#### PROBLEM REQUIREMENTS
Set down exactly the lines of the listing below, please, beginning with the first and ending with the line that holds "226, run: 60".
### DATA EXCERPT ###
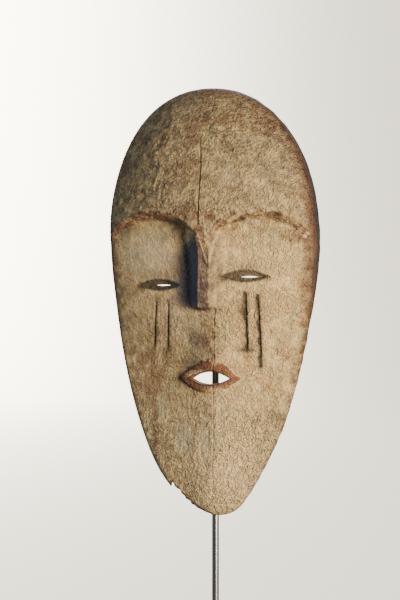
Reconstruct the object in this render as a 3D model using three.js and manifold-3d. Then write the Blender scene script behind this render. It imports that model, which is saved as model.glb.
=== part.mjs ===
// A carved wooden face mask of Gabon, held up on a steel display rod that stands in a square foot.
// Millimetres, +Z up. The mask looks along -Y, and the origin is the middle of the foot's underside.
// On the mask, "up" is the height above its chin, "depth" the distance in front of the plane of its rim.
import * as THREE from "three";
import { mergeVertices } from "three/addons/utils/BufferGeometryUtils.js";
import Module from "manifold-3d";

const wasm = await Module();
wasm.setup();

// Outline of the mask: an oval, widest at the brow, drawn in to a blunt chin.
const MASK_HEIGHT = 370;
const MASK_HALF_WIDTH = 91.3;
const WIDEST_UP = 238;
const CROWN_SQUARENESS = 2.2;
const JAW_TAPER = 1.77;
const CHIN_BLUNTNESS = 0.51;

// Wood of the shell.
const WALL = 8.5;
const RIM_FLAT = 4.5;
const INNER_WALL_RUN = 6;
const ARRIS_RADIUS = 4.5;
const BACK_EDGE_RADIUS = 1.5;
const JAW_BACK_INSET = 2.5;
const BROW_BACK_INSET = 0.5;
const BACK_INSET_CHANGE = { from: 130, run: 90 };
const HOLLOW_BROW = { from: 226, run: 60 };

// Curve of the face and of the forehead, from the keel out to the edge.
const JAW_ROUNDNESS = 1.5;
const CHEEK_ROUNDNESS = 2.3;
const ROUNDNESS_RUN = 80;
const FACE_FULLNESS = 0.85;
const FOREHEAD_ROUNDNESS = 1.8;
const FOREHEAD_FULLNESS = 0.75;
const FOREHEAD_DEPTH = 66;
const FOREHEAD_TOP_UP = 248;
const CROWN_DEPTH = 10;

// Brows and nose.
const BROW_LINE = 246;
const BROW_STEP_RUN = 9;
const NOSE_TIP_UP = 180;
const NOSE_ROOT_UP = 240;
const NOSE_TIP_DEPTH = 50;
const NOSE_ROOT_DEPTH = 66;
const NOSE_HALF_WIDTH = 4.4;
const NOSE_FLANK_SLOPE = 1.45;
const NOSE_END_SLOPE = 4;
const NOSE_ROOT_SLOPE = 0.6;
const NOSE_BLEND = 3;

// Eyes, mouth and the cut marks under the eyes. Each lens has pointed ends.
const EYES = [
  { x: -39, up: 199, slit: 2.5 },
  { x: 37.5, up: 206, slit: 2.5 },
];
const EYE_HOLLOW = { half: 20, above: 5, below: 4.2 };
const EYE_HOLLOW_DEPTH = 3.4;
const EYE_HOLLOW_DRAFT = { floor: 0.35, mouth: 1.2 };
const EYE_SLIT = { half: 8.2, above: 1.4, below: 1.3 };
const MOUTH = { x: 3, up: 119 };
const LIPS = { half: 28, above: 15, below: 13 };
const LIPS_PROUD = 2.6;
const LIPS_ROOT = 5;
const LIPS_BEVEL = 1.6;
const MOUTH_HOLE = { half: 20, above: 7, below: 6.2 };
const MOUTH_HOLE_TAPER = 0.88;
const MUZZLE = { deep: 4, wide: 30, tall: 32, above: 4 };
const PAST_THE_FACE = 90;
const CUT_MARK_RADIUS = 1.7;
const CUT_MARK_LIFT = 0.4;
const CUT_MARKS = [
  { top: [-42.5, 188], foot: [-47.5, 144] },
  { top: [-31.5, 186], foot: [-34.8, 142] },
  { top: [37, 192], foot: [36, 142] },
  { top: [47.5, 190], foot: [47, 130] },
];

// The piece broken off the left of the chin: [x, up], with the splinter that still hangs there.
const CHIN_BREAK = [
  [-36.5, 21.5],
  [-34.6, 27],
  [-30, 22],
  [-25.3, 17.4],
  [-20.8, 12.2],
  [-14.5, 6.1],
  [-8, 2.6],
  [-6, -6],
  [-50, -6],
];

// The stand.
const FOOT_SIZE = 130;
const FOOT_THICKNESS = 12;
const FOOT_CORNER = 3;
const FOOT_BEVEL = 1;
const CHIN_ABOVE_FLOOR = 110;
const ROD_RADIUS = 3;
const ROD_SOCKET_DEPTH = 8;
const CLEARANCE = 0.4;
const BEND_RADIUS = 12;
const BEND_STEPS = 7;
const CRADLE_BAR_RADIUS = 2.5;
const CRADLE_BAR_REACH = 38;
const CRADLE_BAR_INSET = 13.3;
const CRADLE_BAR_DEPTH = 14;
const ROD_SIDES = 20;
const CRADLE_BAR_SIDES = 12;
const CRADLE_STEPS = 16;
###
#### SOLUTION BELOW
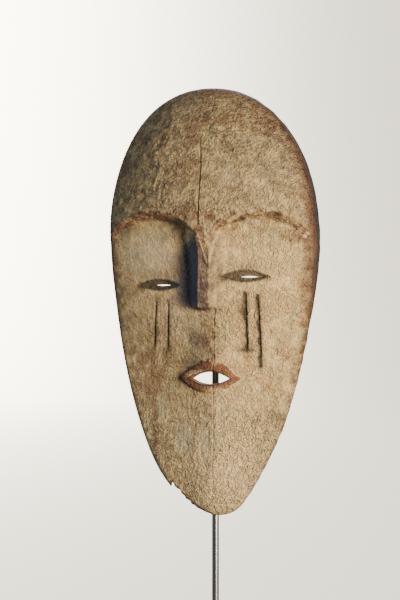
Reconstruct the object in this render as a 3D model using three.js and manifold-3d. Then write the Blender scene script behind this render. It imports that model, which is saved as model.glb.
=== part.mjs ===
// A carved wooden face mask of Gabon, held up on a steel display rod that stands in a square foot.
// Millimetres, +Z up. The mask looks along -Y, and the origin is the middle of the foot's underside.
// On the mask, "up" is the height above its chin, "depth" the distance in front of the plane of its rim.
import * as THREE from "three";
import { mergeVertices } from "three/addons/utils/BufferGeometryUtils.js";
import Module from "manifold-3d";

const wasm = await Module();
wasm.setup();

// Outline of the mask: an oval, widest at the brow, drawn in to a blunt chin.
const MASK_HEIGHT = 370;
const MASK_HALF_WIDTH = 91.3;
const WIDEST_UP = 238;
const CROWN_SQUARENESS = 2.2;
const JAW_TAPER = 1.77;
const CHIN_BLUNTNESS = 0.51;

// Wood of the shell.
const WALL = 8.5;
const RIM_FLAT = 4.5;
const INNER_WALL_RUN = 6;
const ARRIS_RADIUS = 4.5;
const BACK_EDGE_RADIUS = 1.5;
const JAW_BACK_INSET = 2.5;
const BROW_BACK_INSET = 0.5;
const BACK_INSET_CHANGE = { from: 130, run: 90 };
const HOLLOW_BROW = { from: 226, run: 60 };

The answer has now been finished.